Your objective :: Extract the lines between the ones holding "obj.data.transform(world)" and "for node in", inclusive, exactly as written and nothing more.

Material for this task ::
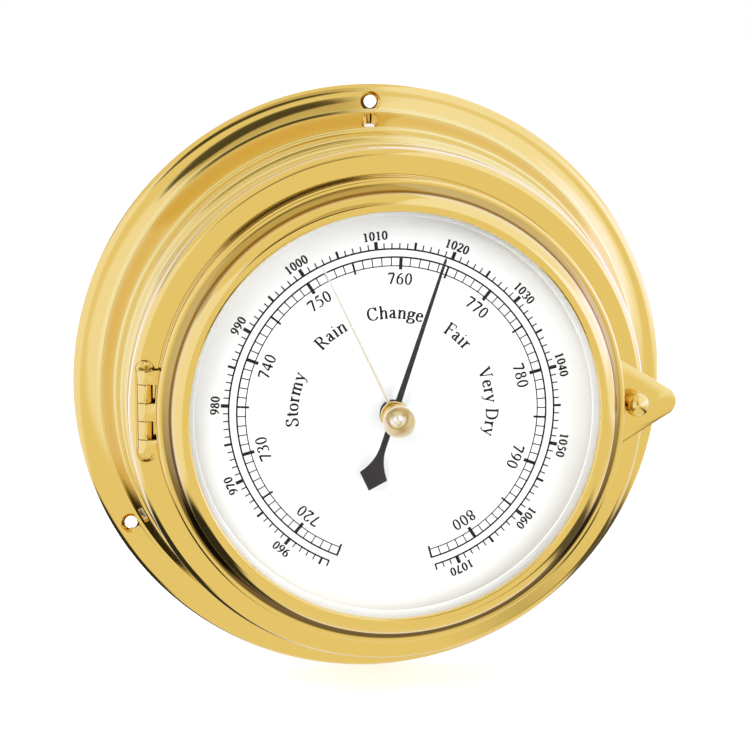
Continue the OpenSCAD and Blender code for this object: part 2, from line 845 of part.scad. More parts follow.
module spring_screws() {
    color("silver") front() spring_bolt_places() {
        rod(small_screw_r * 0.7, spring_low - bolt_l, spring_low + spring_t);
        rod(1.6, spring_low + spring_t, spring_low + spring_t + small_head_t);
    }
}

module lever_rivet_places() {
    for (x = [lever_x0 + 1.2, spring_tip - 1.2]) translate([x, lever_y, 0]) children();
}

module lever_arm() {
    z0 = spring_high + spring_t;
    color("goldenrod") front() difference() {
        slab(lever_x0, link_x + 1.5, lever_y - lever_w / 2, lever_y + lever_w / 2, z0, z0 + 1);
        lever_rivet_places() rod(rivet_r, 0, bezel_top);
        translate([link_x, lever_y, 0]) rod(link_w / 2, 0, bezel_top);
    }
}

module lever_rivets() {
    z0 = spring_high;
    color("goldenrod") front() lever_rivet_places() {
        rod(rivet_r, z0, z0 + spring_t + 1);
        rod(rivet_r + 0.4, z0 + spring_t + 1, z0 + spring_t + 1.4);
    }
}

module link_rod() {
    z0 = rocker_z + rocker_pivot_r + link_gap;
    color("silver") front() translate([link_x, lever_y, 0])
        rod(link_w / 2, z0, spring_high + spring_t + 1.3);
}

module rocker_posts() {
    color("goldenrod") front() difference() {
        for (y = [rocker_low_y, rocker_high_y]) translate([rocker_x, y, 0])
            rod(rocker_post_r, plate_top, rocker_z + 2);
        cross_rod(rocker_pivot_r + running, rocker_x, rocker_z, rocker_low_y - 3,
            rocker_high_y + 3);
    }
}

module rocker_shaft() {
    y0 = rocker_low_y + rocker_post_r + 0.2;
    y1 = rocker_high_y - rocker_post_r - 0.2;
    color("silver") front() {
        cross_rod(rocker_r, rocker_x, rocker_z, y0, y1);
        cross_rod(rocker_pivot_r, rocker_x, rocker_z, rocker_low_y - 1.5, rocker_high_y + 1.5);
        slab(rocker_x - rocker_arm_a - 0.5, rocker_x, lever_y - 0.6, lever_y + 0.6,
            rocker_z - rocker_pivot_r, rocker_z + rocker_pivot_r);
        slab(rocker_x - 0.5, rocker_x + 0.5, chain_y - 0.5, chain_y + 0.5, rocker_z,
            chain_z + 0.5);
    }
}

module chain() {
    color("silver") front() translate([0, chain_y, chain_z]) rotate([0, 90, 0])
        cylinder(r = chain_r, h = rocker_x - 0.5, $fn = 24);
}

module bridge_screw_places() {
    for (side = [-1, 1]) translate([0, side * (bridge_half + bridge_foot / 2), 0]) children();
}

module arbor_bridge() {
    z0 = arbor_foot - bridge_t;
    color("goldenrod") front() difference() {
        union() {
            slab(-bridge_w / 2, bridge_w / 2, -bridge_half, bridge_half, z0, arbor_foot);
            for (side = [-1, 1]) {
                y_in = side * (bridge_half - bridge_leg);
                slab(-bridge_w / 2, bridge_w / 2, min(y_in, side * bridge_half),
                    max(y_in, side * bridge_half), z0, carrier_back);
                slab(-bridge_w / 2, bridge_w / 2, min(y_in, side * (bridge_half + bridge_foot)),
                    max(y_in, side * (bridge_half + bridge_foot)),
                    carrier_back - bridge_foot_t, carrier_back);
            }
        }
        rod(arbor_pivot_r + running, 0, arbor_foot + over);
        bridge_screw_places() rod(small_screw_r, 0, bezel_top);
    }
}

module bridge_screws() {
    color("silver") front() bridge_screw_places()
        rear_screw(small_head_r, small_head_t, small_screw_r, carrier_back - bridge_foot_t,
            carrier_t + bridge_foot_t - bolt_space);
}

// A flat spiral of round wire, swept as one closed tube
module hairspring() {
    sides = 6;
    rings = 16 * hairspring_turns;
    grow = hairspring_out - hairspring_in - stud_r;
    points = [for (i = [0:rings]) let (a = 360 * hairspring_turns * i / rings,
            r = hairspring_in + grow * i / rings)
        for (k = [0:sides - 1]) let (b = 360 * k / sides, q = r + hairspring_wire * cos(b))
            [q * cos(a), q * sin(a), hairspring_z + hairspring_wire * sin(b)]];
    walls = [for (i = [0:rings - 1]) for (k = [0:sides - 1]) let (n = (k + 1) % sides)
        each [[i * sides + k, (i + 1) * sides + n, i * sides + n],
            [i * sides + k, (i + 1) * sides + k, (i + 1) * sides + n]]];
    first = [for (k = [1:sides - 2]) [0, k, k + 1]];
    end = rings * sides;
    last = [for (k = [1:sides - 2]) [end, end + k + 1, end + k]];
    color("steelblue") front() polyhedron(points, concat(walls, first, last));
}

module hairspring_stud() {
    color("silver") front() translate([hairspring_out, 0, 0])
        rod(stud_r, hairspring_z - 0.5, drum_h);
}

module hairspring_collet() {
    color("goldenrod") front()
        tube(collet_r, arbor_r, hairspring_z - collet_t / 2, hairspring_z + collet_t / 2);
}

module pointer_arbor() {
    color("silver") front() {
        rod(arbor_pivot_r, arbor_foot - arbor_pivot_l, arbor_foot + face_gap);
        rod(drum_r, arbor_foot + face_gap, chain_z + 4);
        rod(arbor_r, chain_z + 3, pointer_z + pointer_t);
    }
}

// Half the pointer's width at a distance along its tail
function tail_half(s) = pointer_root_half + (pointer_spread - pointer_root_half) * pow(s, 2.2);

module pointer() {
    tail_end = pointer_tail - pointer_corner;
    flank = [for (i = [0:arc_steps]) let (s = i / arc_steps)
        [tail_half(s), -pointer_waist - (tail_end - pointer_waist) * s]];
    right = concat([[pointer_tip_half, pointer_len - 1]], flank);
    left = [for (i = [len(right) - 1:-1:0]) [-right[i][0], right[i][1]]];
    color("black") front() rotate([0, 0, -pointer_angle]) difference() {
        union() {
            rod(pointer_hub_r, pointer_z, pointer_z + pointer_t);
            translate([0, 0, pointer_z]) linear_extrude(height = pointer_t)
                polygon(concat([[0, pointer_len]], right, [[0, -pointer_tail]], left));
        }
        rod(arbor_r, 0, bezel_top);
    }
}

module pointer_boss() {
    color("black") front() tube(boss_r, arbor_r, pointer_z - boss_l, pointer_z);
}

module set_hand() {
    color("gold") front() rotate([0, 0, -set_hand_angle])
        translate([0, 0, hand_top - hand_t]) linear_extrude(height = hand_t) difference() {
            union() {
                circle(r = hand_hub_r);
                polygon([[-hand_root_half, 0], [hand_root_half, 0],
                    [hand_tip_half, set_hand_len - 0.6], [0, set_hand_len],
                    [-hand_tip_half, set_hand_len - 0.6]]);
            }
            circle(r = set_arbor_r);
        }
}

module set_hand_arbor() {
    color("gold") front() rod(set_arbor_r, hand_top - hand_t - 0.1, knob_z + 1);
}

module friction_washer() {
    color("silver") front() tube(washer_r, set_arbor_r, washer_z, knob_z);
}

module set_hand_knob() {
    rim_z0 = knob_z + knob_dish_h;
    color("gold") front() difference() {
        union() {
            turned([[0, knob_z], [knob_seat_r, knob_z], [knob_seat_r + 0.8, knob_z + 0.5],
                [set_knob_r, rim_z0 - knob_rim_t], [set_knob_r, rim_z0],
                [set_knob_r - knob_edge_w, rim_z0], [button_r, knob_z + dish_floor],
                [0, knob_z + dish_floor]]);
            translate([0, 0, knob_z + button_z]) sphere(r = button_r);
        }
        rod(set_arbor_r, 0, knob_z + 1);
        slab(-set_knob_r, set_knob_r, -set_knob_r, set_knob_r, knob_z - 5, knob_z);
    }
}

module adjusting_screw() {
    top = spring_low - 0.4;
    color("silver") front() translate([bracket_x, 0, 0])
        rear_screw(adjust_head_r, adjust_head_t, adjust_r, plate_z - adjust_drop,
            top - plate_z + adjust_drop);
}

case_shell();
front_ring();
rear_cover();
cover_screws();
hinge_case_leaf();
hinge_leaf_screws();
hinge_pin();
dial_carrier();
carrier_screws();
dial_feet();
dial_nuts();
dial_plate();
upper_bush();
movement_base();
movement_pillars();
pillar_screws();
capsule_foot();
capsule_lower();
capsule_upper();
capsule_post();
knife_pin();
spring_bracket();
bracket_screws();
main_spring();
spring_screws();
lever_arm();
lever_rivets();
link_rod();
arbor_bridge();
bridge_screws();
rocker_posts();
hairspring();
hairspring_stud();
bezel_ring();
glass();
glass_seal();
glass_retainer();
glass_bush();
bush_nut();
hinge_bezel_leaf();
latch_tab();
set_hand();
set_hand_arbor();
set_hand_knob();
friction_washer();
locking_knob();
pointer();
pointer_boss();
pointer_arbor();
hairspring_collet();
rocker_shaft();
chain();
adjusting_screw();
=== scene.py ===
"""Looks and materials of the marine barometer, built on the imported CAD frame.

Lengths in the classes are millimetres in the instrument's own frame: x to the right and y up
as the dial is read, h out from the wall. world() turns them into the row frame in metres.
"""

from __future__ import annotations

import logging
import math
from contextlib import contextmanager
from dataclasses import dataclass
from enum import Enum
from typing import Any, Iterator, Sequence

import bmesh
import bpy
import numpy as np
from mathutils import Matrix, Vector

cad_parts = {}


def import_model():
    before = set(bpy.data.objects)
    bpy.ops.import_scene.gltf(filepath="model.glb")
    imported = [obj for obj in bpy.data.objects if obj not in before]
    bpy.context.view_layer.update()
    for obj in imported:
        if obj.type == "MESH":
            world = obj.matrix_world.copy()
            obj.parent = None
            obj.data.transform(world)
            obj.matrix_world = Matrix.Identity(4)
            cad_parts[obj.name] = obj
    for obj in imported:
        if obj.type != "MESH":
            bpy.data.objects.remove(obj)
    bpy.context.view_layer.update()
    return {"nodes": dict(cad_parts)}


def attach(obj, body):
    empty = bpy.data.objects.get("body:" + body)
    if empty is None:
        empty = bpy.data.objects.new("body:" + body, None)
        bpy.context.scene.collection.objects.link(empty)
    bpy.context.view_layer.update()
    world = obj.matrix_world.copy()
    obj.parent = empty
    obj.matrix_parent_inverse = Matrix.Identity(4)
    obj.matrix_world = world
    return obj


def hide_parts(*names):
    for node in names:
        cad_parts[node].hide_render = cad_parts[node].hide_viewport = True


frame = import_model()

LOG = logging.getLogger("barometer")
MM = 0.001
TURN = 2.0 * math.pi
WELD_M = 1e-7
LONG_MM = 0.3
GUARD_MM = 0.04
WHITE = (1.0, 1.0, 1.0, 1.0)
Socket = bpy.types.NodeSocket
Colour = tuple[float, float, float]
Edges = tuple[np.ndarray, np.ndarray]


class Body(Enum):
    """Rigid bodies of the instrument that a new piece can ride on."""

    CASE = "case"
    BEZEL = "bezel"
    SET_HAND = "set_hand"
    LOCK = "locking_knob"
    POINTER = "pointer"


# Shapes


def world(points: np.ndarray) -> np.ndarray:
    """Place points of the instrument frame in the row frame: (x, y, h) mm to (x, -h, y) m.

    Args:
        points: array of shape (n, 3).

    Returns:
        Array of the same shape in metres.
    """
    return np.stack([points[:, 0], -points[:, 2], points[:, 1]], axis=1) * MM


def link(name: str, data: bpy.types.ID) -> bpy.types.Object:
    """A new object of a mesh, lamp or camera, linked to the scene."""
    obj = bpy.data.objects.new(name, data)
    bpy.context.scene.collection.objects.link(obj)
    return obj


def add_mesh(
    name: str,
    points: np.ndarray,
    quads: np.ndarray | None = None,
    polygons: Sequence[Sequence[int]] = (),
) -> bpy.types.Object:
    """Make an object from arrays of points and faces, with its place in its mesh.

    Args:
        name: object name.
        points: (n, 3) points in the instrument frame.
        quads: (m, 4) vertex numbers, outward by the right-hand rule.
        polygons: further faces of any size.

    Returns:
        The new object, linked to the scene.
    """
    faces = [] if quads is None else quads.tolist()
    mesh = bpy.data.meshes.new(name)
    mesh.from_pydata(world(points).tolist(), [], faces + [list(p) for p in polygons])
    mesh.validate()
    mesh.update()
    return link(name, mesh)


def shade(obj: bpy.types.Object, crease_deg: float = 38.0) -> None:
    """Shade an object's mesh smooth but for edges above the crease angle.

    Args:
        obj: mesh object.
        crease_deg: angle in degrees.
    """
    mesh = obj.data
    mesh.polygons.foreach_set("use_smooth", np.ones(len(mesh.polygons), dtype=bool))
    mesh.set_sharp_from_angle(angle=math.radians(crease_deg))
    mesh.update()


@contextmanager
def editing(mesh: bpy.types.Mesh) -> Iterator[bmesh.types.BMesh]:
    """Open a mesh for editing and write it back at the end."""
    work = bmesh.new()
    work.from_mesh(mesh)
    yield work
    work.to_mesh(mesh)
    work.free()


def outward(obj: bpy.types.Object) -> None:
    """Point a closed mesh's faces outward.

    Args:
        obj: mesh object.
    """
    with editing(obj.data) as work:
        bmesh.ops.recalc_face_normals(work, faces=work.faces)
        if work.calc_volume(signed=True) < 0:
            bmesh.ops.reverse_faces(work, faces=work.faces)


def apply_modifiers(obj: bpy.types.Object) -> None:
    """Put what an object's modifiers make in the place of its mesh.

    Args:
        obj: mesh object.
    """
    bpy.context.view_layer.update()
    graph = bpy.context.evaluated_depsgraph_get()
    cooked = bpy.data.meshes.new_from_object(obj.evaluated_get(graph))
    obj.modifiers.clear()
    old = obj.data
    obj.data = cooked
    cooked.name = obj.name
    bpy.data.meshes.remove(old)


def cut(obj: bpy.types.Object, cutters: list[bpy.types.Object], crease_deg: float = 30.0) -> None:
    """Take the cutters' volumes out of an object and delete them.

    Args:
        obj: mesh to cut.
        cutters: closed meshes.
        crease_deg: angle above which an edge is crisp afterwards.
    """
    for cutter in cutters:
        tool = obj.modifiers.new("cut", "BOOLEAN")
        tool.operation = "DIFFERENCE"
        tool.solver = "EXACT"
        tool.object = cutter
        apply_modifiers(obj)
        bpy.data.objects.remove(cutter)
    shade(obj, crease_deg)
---
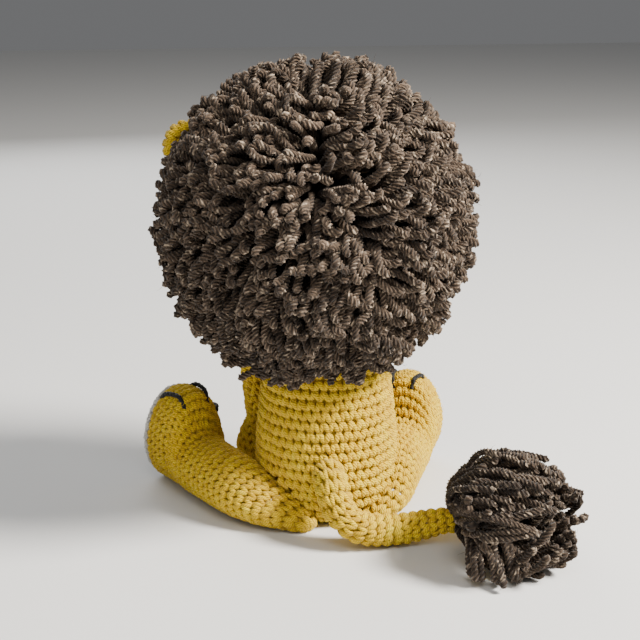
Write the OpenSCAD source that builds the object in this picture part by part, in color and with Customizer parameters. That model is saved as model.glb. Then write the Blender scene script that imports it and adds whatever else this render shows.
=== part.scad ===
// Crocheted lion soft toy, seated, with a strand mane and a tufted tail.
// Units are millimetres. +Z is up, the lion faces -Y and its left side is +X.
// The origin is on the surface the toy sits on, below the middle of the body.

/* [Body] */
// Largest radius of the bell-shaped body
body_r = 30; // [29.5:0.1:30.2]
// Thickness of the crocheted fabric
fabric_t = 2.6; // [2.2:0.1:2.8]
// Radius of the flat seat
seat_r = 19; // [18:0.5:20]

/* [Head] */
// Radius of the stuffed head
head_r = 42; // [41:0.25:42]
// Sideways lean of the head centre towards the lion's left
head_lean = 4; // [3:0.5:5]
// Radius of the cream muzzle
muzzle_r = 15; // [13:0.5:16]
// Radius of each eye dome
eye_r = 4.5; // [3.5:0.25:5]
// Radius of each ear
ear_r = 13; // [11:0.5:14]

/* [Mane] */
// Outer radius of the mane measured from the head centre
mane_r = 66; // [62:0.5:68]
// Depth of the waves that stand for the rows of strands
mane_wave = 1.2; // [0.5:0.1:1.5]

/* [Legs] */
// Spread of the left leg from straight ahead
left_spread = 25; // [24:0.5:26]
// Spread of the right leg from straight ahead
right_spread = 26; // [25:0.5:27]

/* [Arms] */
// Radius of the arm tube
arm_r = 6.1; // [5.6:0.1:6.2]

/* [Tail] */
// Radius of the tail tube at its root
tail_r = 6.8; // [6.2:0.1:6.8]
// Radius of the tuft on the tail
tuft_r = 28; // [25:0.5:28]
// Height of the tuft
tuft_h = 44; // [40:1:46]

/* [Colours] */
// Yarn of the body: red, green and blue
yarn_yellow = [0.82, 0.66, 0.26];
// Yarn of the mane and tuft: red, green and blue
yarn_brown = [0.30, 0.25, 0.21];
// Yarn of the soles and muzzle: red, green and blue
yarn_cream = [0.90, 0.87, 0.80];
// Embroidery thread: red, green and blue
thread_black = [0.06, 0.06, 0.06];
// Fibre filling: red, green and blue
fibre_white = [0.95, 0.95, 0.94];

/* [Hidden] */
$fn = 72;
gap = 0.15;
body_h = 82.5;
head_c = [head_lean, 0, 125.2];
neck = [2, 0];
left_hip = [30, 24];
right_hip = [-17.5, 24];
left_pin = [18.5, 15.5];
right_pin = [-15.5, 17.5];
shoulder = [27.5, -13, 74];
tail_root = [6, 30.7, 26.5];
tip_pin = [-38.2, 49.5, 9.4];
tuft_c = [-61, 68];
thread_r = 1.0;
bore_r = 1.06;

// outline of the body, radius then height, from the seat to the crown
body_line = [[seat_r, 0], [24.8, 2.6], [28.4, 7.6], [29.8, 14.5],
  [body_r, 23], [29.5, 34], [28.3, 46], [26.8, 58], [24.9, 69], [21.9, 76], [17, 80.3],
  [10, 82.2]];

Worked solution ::
            obj.data.transform(world)
            obj.matrix_world = Matrix.Identity(4)
            cad_parts[obj.name] = obj
    for obj in imported:
        if obj.type != "MESH":
            bpy.data.objects.remove(obj)
    bpy.context.view_layer.update()
    return {"nodes": dict(cad_parts)}


def attach(obj, body):
    empty = bpy.data.objects.get("body:" + body)
    if empty is None:
        empty = bpy.data.objects.new("body:" + body, None)
        bpy.context.scene.collection.objects.link(empty)
    bpy.context.view_layer.update()
    world = obj.matrix_world.copy()
    obj.parent = empty
    obj.matrix_parent_inverse = Matrix.Identity(4)
    obj.matrix_world = world
    return obj


def hide_parts(*names):
    for node in names:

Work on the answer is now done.